Within a mile, the speed limit drops to 35 mph and then to 25 mph in front of the Bridgewater Village School. The wide shoulder several miles to the west has disappeared and the highway, now looking like any number of village Main Streets in the state, is lined with businesses and houses, some less than 20 feet from the edge of the road. With no sidewalk, pedestrians and cyclists either travel in the road or along the thin dirt strip on either side.
The speed limits themselves on Route 4 are not set by the town, but by the state. John Zicconi, a spokesman for the Agency of Transportation, said traffic engineers set speed limits based upon their surveys of the speeds drivers travel, the area surrounding the road and accident history.

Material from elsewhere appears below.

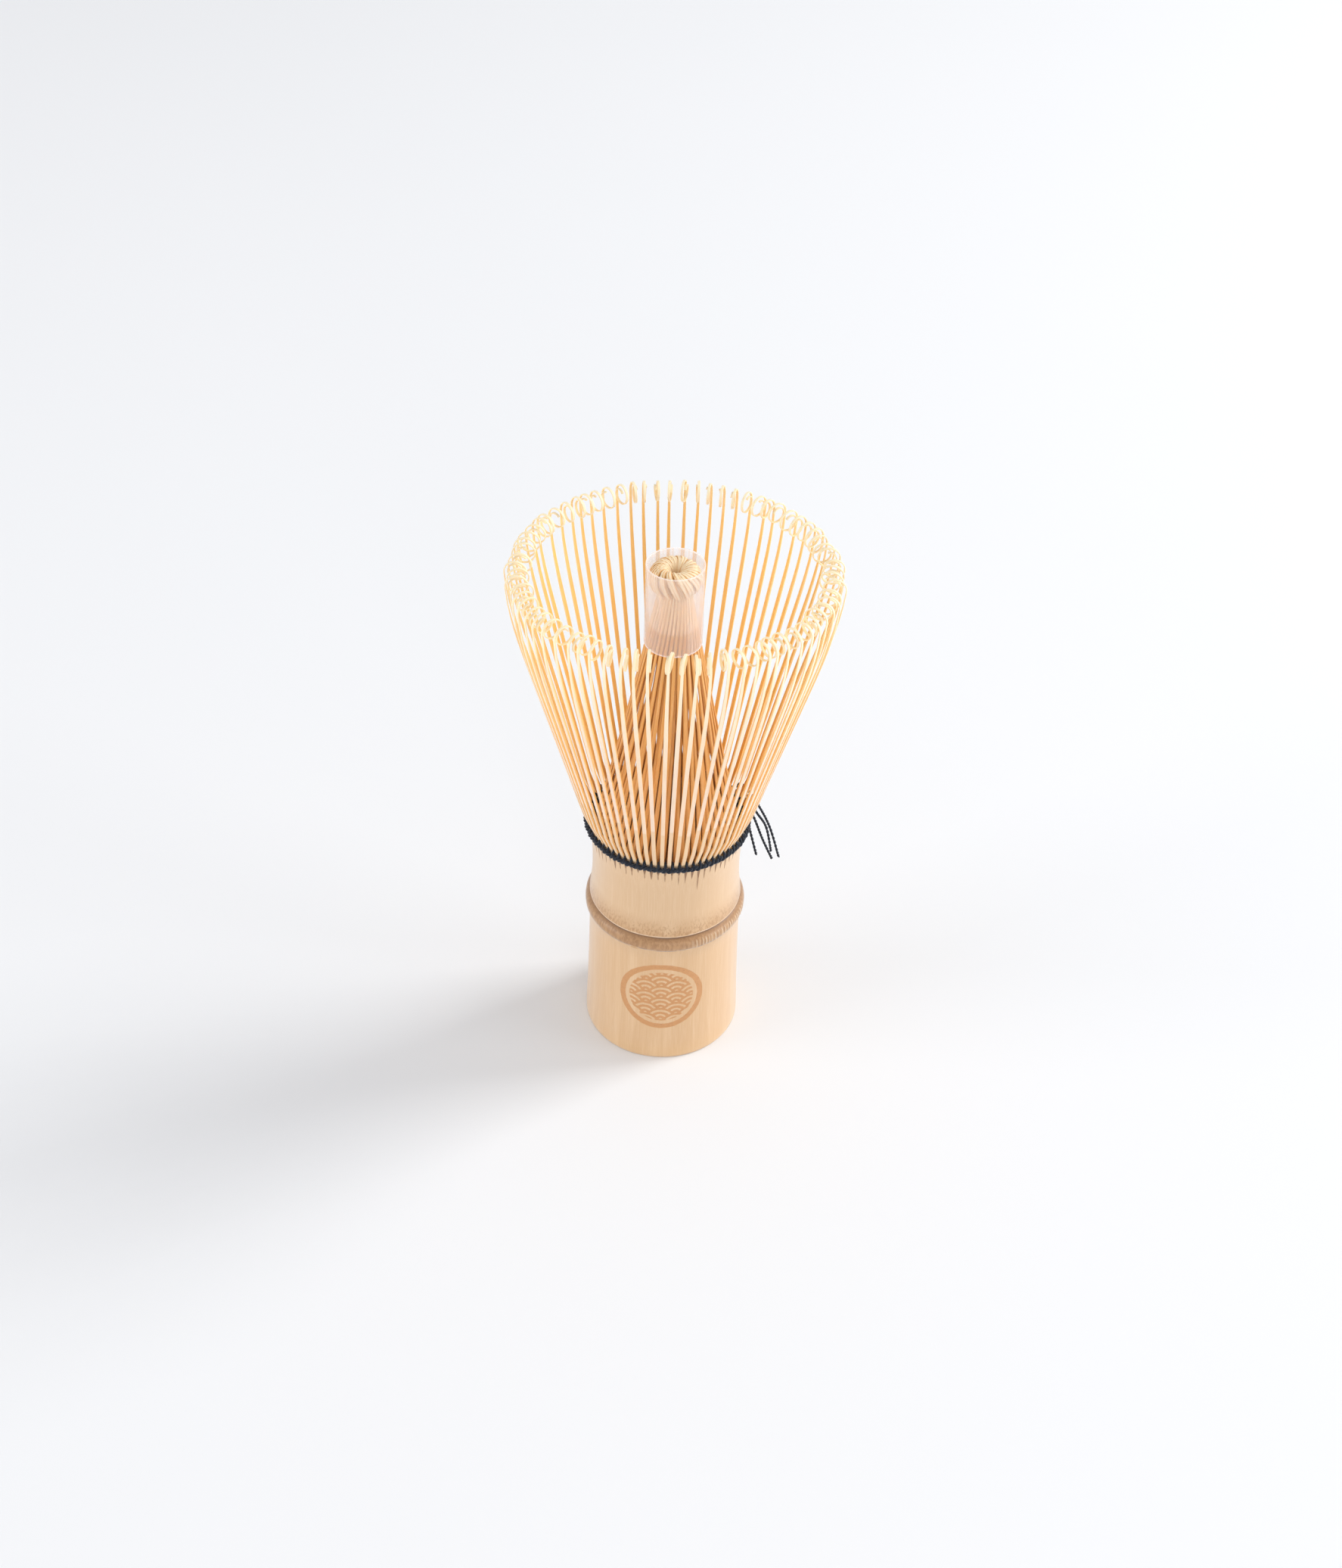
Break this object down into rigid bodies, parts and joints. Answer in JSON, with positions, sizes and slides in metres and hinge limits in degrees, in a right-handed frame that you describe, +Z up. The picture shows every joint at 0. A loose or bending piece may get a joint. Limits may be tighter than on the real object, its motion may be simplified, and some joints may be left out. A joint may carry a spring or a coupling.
{
  "type": "tea whisk",
  "caption": "Split bamboo tea whisk: culm handle with a node, laced crown of curled outer tines, inner tine bundle in a clear tip sleeve.",
  "frame": {"origin": "centre of the culm's hollow foot, on the face it stands on", "axes": "+Z up the culm's axis to the tines; +X and +Y are level and split the sections alike, the knot lies near +X"},
  "size_m": [0.0572, 0.0569, 0.1039],
  "materials": {
    "bamboo_culm": "dry bamboo skin, satin",
    "bamboo_outer": "split bamboo, satin skin face",
    "bamboo_inner": "split bamboo, matt",
    "thread": "twisted cotton thread, dark navy",
    "clear_sleeve": "thin translucent film"
  },
  "bodies": {
    "root": {"culm": "bamboo_culm", "outer_lacing": "thread", "inner_lacing": "thread", "lacing_crossings": "thread", "lacing_knot": "thread", "thread_end_1": "thread", "thread_end_2": "thread", "thread_end_3": "thread", "thread_end_4": "thread", "inner_tines_01": "bamboo_inner", "inner_tines_02": "bamboo_inner", "inner_tines_03": "bamboo_inner", "inner_tines_04": "bamboo_inner", "inner_tines_05": "bamboo_inner", "inner_tines_06": "bamboo_inner", "inner_tines_07": "bamboo_inner", "inner_tines_08": "bamboo_inner", "inner_tines_09": "bamboo_inner", "inner_tines_10": "bamboo_inner", "inner_tines_11": "bamboo_inner", "inner_tines_12": "bamboo_inner", "inner_tines_13": "bamboo_inner", "inner_tines_14": "bamboo_inner", "inner_tines_15": "bamboo_inner", "inner_tines_16": "bamboo_inner", "inner_tines_17": "bamboo_inner", "inner_tines_18": "bamboo_inner"},
    "sleeve": {"tip_sleeve": "clear_sleeve"},
    "crown_section_01": {"outer_tines_01": "bamboo_outer"},
    "crown_section_02": {"outer_tines_02": "bamboo_outer"},
    "crown_section_03": {"outer_tines_03": "bamboo_outer"},
    "crown_section_04": {"outer_tines_04": "bamboo_outer"},
    "crown_section_05": {"outer_tines_05": "bamboo_outer"},
    "crown_section_06": {"outer_tines_06": "bamboo_outer"},
    "crown_section_07": {"outer_tines_07": "bamboo_outer"},
    "crown_section_08": {"outer_tines_08": "bamboo_outer"},
    "crown_section_09": {"outer_tines_09": "bamboo_outer"},
    "crown_section_10": {"outer_tines_10": "bamboo_outer"},
    "crown_section_11": {"outer_tines_11": "bamboo_outer"},
    "crown_section_12": {"outer_tines_12": "bamboo_outer"},
    "crown_section_13": {"outer_tines_13": "bamboo_outer"},
    "crown_section_14": {"outer_tines_14": "bamboo_outer"},
    "crown_section_15": {"outer_tines_15": "bamboo_outer"},
    "crown_section_16": {"outer_tines_16": "bamboo_outer"},
    "crown_section_17": {"outer_tines_17": "bamboo_outer"},
    "crown_section_18": {"outer_tines_18": "bamboo_outer"}
  },
  "joints": [
    {"name": "sleeve_slide", "type": "slide", "parent": "root", "child": "sleeve", "axis": [0, 0, 1], "range_m": [0, 0.04]},
    {"name": "crown_flex_01", "type": "hinge", "parent": "root", "child": "crown_section_01", "pos_m": [0.014, 0.00247, 0.0481], "axis": [-0.1736, 0.9848, 0], "range_deg": [-1.5, 5], "stiffness_Nm_per_rad": 0.0037},
    {"name": "crown_flex_02", "type": "hinge", "parent": "root", "child": "crown_section_02", "pos_m": [0.01231, 0.00711, 0.0481], "axis": [-0.5, 0.866, 0], "range_deg": [-1.5, 5], "stiffness_Nm_per_rad": 0.0037},
    {"name": "crown_flex_03", "type": "hinge", "parent": "root", "child": "crown_section_03", "pos_m": [0.00914, 0.01089, 0.0481], "axis": [-0.766, 0.6428, 0], "range_deg": [-1.5, 5], "stiffness_Nm_per_rad": 0.0037},
    {"name": "crown_flex_04", "type": "hinge", "parent": "root", "child": "crown_section_04", "pos_m": [0.00486, 0.01336, 0.0481], "axis": [-0.9397, 0.342, 0], "range_deg": [-1.5, 5], "stiffness_Nm_per_rad": 0.0037},
    {"name": "crown_flex_05", "type": "hinge", "parent": "root", "child": "crown_section_05", "pos_m": [0, 0.01422, 0.0481], "axis": [-1, 0, 0], "range_deg": [-1.5, 5], "stiffness_Nm_per_rad": 0.0037},
    {"name": "crown_flex_06", "type": "hinge", "parent": "root", "child": "crown_section_06", "pos_m": [-0.00486, 0.01336, 0.0481], "axis": [-0.9397, -0.342, 0], "range_deg": [-1.5, 5], "stiffness_Nm_per_rad": 0.0037},
    {"name": "crown_flex_07", "type": "hinge", "parent": "root", "child": "crown_section_07", "pos_m": [-0.00914, 0.01089, 0.0481], "axis": [-0.766, -0.6428, 0], "range_deg": [-1.5, 5], "stiffness_Nm_per_rad": 0.0037},
    {"name": "crown_flex_08", "type": "hinge", "parent": "root", "child": "crown_section_08", "pos_m": [-0.01231, 0.00711, 0.0481], "axis": [-0.5, -0.866, 0], "range_deg": [-1.5, 5], "stiffness_Nm_per_rad": 0.0037},
    {"name": "crown_flex_09", "type": "hinge", "parent": "root", "child": "crown_section_09", "pos_m": [-0.014, 0.00247, 0.0481], "axis": [-0.1736, -0.9848, 0], "range_deg": [-1.5, 5], "stiffness_Nm_per_rad": 0.0037},
    {"name": "crown_flex_10", "type": "hinge", "parent": "root", "child": "crown_section_10", "pos_m": [-0.014, -0.00247, 0.0481], "axis": [0.1736, -0.9848, 0], "range_deg": [-1.5, 5], "stiffness_Nm_per_rad": 0.0037},
    {"name": "crown_flex_11", "type": "hinge", "parent": "root", "child": "crown_section_11", "pos_m": [-0.01231, -0.00711, 0.0481], "axis": [0.5, -0.866, 0], "range_deg": [-1.5, 5], "stiffness_Nm_per_rad": 0.0037},
    {"name": "crown_flex_12", "type": "hinge", "parent": "root", "child": "crown_section_12", "pos_m": [-0.00914, -0.01089, 0.0481], "axis": [0.766, -0.6428, 0], "range_deg": [-1.5, 5], "stiffness_Nm_per_rad": 0.0037},
    {"name": "crown_flex_13", "type": "hinge", "parent": "root", "child": "crown_section_13", "pos_m": [-0.00486, -0.01336, 0.0481], "axis": [0.9397, -0.342, 0], "range_deg": [-1.5, 5], "stiffness_Nm_per_rad": 0.0037},
    {"name": "crown_flex_14", "type": "hinge", "parent": "root", "child": "crown_section_14", "pos_m": [0, -0.01422, 0.0481], "axis": [1, 0, 0], "range_deg": [-1.5, 5], "stiffness_Nm_per_rad": 0.0037},
    {"name": "crown_flex_15", "type": "hinge", "parent": "root", "child": "crown_section_15", "pos_m": [0.00486, -0.01336, 0.0481], "axis": [0.9397, 0.342, 0], "range_deg": [-1.5, 5], "stiffness_Nm_per_rad": 0.0037},
    {"name": "crown_flex_16", "type": "hinge", "parent": "root", "child": "crown_section_16", "pos_m": [0.00914, -0.01089, 0.0481], "axis": [0.766, 0.6428, 0], "range_deg": [-1.5, 5], "stiffness_Nm_per_rad": 0.0037},
    {"name": "crown_flex_17", "type": "hinge", "parent": "root", "child": "crown_section_17", "pos_m": [0.01231, -0.00711, 0.0481], "axis": [0.5, 0.866, 0], "range_deg": [-1.5, 5], "stiffness_Nm_per_rad": 0.0037},
    {"name": "crown_flex_18", "type": "hinge", "parent": "root", "child": "crown_section_18", "pos_m": [0.014, -0.00247, 0.0481], "axis": [0.1736, 0.9848, 0], "range_deg": [-1.5, 5], "stiffness_Nm_per_rad": 0.0037}
  ],
  "couplings": [
    {"joint": "crown_flex_02", "follows": "crown_flex_01", "ratio": 1},
    {"joint": "crown_flex_03", "follows": "crown_flex_01", "ratio": 1},
    {"joint": "crown_flex_04", "follows": "crown_flex_01", "ratio": 1},
    {"joint": "crown_flex_05", "follows": "crown_flex_01", "ratio": 1},
    {"joint": "crown_flex_06", "follows": "crown_flex_01", "ratio": 1},
    {"joint": "crown_flex_07", "follows": "crown_flex_01", "ratio": 1},
    {"joint": "crown_flex_08", "follows": "crown_flex_01", "ratio": 1},
    {"joint": "crown_flex_09", "follows": "crown_flex_01", "ratio": 1},
    {"joint": "crown_flex_10", "follows": "crown_flex_01", "ratio": 1},
    {"joint": "crown_flex_11", "follows": "crown_flex_01", "ratio": 1},
    {"joint": "crown_flex_12", "follows": "crown_flex_01", "ratio": 1},
    {"joint": "crown_flex_13", "follows": "crown_flex_01", "ratio": 1},
    {"joint": "crown_flex_14", "follows": "crown_flex_01", "ratio": 1},
    {"joint": "crown_flex_15", "follows": "crown_flex_01", "ratio": 1},
    {"joint": "crown_flex_16", "follows": "crown_flex_01", "ratio": 1},
    {"joint": "crown_flex_17", "follows": "crown_flex_01", "ratio": 1},
    {"joint": "crown_flex_18", "follows": "crown_flex_01", "ratio": 1}
  ]
}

Speed appears to have contributed to many crashes on Route 4 in Bridgewater. According to the Agency of Transportation, there were 75 crashes between 2000 and 2008, resulting in 39 injuries and no fatalities. Of those crashes, 27 were due to either exceeding the speed limit or driving too fast for conditions.

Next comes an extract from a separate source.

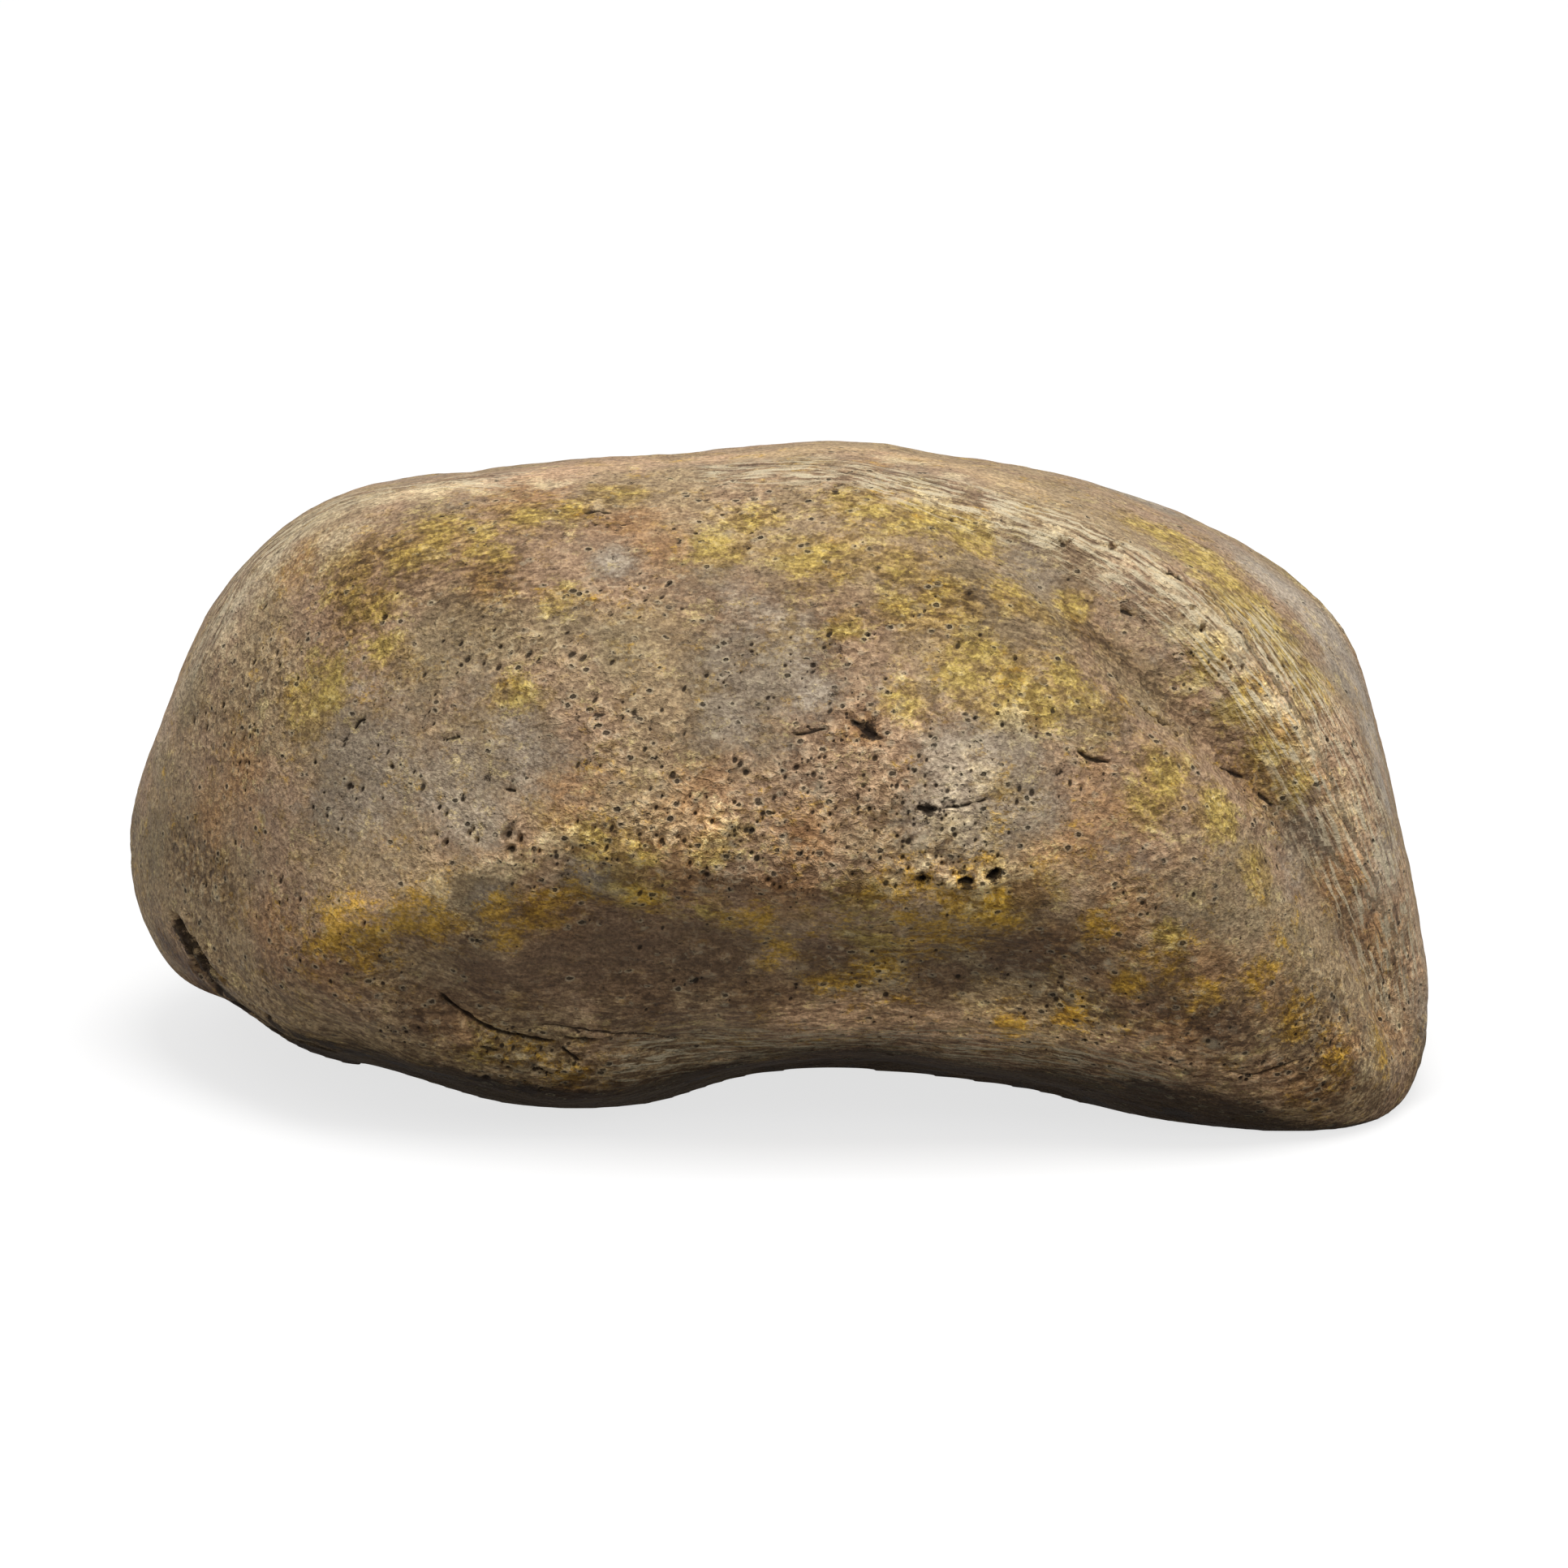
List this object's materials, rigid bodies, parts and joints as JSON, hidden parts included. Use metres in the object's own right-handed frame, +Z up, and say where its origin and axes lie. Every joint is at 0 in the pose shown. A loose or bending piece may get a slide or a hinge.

So while the Sheriff's Department sees no profit from the tickets it writes and the town hasn't created the situation that forces drivers to cut their speed in half, it does appear the town is using the situation to its advantage. Oldenburg said Bridgewater uses the ticket revenue for road projects within the town, including a recently completed project on Bridgewater Center Road and another on Gold Coast Road.
"It lets us do these projects without taxing these people out of their homes," Oldenburg said.
And how do the locals feel about a police presence that has written on average nearly seven tickets a day for the last five years?
"Some people are happy. Other people think they're overzealous. But people should know they're here," Oldenburg said.
In the interest of full disclosure, it should be noted that this reporter received a speeding ticket earlier this year in Bridgewater.